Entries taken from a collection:
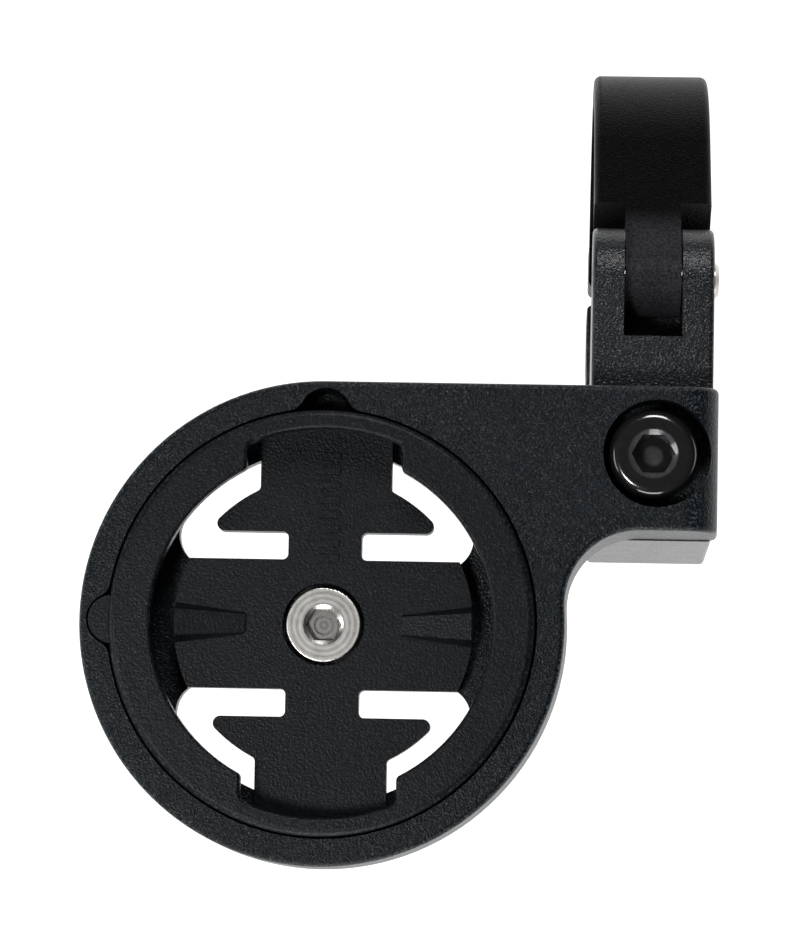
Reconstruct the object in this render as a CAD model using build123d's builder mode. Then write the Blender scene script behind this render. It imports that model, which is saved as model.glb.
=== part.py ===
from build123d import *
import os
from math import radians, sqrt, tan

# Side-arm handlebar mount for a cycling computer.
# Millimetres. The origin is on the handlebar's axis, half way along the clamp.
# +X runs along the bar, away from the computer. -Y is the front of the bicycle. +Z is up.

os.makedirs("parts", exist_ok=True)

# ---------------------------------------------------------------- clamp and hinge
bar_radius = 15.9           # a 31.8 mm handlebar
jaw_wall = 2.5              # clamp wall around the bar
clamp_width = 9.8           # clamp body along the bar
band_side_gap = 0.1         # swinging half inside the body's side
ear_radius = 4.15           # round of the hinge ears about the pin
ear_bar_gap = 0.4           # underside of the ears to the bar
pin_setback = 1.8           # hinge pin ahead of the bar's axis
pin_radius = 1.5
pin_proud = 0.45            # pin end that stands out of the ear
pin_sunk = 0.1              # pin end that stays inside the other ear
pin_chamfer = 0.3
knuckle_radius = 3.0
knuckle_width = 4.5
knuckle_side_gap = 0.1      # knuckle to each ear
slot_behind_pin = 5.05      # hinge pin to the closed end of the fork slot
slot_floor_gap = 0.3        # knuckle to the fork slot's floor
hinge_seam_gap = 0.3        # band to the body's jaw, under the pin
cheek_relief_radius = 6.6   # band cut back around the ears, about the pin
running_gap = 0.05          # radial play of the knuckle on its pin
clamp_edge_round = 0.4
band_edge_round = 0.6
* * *
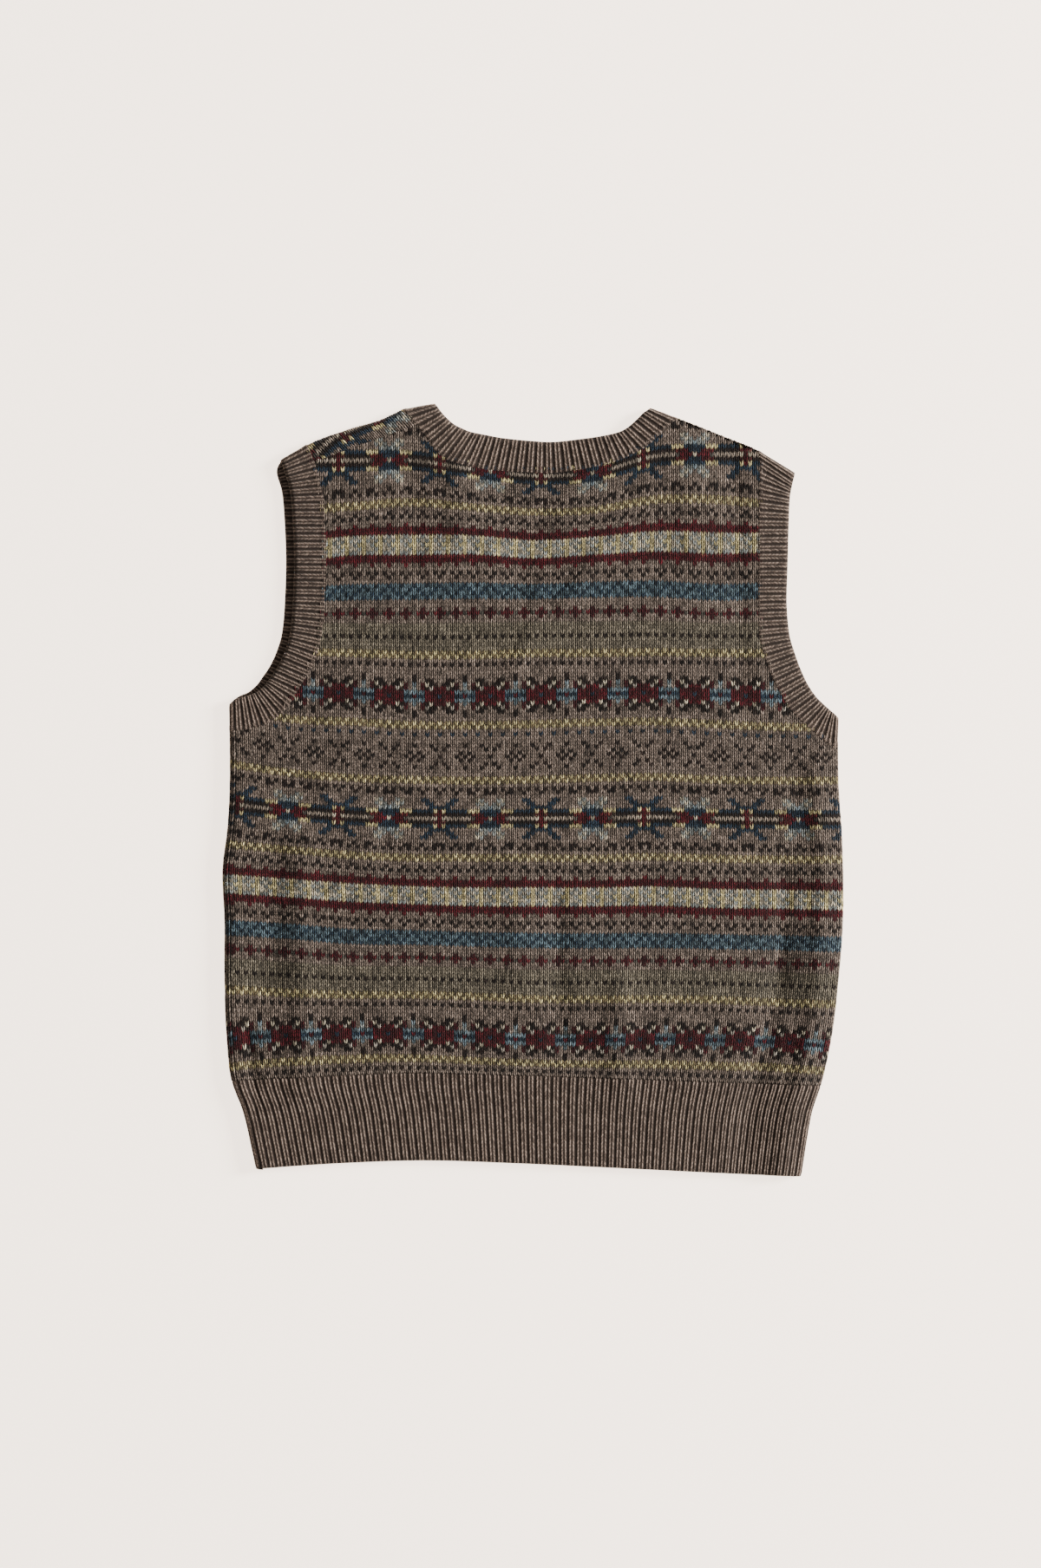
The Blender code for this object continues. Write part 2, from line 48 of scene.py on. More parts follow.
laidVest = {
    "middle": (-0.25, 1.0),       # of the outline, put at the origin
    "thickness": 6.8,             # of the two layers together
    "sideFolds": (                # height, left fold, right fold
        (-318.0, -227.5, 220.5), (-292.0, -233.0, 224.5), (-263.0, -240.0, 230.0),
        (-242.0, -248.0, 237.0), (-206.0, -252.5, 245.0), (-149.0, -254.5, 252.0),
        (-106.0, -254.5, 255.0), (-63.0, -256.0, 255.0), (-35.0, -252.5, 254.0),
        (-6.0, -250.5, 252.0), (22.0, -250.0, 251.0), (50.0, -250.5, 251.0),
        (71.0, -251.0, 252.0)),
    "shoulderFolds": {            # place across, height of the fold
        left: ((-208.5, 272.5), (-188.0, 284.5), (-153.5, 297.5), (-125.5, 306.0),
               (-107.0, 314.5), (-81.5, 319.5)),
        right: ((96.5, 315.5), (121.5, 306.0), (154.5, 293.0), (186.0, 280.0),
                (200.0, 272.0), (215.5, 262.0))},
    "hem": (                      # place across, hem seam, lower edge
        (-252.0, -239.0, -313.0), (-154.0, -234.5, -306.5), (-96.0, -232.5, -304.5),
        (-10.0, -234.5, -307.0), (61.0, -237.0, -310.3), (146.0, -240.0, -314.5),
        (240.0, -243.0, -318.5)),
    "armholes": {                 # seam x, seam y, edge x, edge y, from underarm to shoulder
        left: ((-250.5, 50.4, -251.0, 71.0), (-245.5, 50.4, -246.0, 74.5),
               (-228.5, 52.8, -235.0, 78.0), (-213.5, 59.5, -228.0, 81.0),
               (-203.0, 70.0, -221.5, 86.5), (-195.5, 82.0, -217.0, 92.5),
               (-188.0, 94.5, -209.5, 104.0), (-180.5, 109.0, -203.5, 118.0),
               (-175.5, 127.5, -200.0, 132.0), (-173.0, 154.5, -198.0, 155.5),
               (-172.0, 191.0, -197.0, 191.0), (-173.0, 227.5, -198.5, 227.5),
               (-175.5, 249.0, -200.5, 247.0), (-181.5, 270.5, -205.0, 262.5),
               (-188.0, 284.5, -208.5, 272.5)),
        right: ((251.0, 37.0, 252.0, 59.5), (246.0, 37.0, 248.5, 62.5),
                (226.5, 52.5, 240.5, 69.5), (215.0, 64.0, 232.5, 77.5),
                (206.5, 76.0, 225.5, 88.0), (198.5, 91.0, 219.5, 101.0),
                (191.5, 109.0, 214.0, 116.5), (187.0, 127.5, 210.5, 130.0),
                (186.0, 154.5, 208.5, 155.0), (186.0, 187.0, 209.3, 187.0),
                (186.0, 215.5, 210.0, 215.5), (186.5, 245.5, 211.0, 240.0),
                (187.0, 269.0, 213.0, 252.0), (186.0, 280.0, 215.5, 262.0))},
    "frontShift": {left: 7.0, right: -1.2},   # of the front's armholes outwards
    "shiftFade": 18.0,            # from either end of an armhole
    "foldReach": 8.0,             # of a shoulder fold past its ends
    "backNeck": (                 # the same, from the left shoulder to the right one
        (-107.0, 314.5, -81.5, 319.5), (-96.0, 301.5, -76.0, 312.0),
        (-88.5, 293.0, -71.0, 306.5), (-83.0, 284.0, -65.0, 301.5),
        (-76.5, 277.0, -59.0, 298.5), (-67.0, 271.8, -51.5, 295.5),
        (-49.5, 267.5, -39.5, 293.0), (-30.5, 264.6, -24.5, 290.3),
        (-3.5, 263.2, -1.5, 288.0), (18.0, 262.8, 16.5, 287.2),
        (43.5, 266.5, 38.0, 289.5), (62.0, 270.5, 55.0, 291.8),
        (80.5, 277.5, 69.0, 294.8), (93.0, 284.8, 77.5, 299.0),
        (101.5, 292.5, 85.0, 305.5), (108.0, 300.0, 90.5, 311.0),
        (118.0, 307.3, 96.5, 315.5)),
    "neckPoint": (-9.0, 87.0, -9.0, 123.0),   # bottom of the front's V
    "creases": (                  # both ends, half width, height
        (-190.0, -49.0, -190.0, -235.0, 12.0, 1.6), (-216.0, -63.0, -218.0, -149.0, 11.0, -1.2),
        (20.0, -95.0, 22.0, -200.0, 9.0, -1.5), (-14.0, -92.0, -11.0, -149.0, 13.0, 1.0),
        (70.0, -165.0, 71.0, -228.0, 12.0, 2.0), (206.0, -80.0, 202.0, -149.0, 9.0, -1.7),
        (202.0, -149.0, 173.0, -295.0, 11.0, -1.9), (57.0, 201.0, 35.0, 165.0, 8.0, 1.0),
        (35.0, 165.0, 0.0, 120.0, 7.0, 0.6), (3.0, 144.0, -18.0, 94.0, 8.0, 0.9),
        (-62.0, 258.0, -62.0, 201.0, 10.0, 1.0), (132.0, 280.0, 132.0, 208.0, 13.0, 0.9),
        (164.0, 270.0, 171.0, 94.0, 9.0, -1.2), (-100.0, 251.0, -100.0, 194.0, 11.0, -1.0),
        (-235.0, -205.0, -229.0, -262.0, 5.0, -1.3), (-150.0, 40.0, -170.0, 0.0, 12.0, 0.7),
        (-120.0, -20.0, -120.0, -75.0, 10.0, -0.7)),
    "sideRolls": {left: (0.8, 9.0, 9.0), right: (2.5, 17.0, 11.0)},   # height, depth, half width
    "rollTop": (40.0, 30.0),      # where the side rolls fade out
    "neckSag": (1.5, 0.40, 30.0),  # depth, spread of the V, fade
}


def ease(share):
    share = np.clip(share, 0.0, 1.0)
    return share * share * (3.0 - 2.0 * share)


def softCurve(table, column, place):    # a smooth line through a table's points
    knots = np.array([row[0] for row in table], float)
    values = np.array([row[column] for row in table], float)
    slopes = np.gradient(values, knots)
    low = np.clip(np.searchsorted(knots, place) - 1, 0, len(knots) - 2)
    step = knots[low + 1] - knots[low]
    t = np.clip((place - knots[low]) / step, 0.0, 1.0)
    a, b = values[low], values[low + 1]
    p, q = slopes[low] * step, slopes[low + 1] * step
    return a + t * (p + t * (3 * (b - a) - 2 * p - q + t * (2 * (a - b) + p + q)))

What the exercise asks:
From the entries above, pull out each line that includes "Blender".

Task solution:
Reconstruct the object in this render as a CAD model using build123d's builder mode. Then write the Blender scene script behind this render. It imports that model, which is saved as model.glb.
The Blender code for this object continues. Write part 2, from line 48 of scene.py on. More parts follow.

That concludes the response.